REQUIREMENTS: Your task is to repeat all of the material exactly.

↓

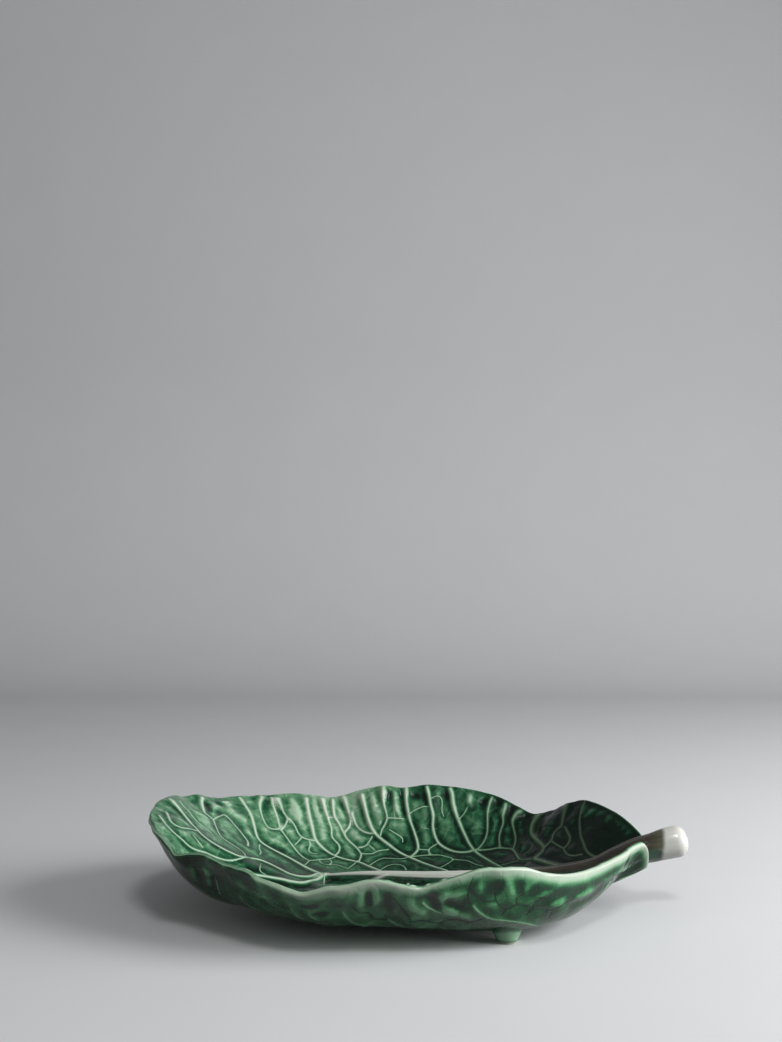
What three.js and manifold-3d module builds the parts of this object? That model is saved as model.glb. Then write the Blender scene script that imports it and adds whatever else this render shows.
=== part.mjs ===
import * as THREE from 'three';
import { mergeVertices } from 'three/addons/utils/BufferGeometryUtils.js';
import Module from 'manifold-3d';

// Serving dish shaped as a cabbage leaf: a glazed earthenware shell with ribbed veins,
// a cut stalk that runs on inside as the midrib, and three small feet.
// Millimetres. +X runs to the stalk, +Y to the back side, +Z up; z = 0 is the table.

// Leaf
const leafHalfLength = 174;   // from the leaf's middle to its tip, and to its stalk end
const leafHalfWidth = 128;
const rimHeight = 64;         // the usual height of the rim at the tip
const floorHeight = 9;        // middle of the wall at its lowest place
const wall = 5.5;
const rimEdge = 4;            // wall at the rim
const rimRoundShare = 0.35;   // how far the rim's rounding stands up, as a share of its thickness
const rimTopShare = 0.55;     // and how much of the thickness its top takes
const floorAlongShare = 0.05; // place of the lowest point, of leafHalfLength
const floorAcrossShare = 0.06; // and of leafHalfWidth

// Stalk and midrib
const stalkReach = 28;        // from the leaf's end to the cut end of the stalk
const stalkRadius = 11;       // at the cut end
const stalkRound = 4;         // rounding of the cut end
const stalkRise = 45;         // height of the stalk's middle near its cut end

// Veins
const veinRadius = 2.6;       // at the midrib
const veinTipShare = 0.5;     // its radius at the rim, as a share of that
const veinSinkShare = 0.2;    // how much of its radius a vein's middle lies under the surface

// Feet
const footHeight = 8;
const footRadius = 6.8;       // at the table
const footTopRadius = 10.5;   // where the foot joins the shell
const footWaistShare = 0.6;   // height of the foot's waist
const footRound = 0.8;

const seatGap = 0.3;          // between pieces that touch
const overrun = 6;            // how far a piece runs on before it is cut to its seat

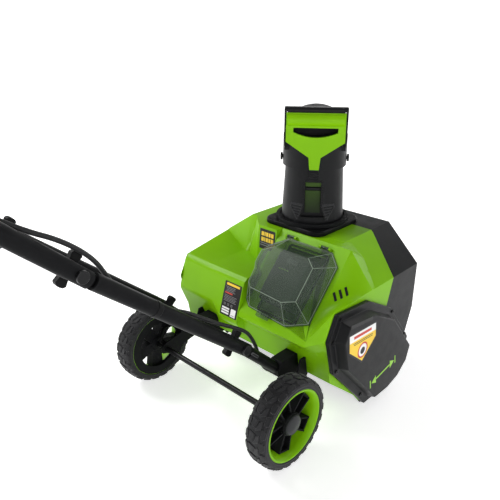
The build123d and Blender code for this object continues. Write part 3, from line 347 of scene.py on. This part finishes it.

↑

COMPLETE RESPONSE:
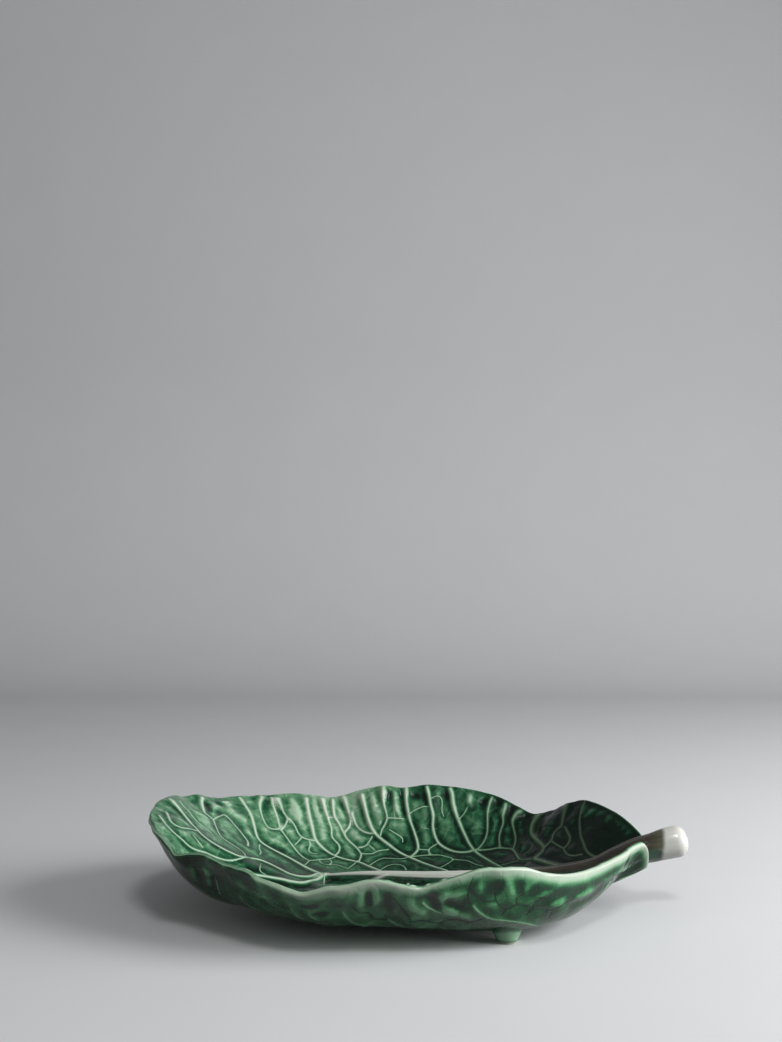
What three.js and manifold-3d module builds the parts of this object? That model is saved as model.glb. Then write the Blender scene script that imports it and adds whatever else this render shows.
=== part.mjs ===
import * as THREE from 'three';
import { mergeVertices } from 'three/addons/utils/BufferGeometryUtils.js';
import Module from 'manifold-3d';

// Serving dish shaped as a cabbage leaf: a glazed earthenware shell with ribbed veins,
// a cut stalk that runs on inside as the midrib, and three small feet.
// Millimetres. +X runs to the stalk, +Y to the back side, +Z up; z = 0 is the table.

// Leaf
const leafHalfLength = 174;   // from the leaf's middle to its tip, and to its stalk end
const leafHalfWidth = 128;
const rimHeight = 64;         // the usual height of the rim at the tip
const floorHeight = 9;        // middle of the wall at its lowest place
const wall = 5.5;
const rimEdge = 4;            // wall at the rim
const rimRoundShare = 0.35;   // how far the rim's rounding stands up, as a share of its thickness
const rimTopShare = 0.55;     // and how much of the thickness its top takes
const floorAlongShare = 0.05; // place of the lowest point, of leafHalfLength
const floorAcrossShare = 0.06; // and of leafHalfWidth

// Stalk and midrib
const stalkReach = 28;        // from the leaf's end to the cut end of the stalk
const stalkRadius = 11;       // at the cut end
const stalkRound = 4;         // rounding of the cut end
const stalkRise = 45;         // height of the stalk's middle near its cut end

// Veins
const veinRadius = 2.6;       // at the midrib
const veinTipShare = 0.5;     // its radius at the rim, as a share of that
const veinSinkShare = 0.2;    // how much of its radius a vein's middle lies under the surface

// Feet
const footHeight = 8;
const footRadius = 6.8;       // at the table
const footTopRadius = 10.5;   // where the foot joins the shell
const footWaistShare = 0.6;   // height of the foot's waist
const footRound = 0.8;

const seatGap = 0.3;          // between pieces that touch
const overrun = 6;            // how far a piece runs on before it is cut to its seat

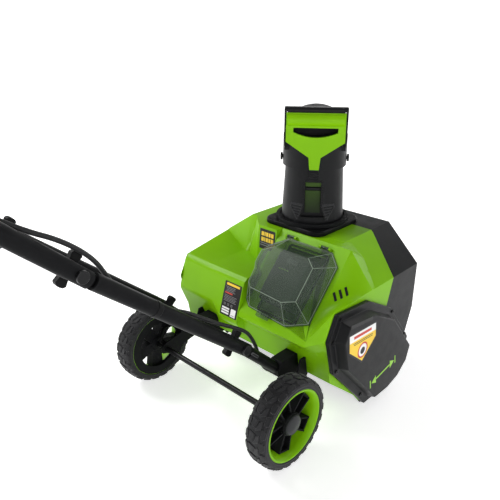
The build123d and Blender code for this object continues. Write part 3, from line 347 of scene.py on. This part finishes it.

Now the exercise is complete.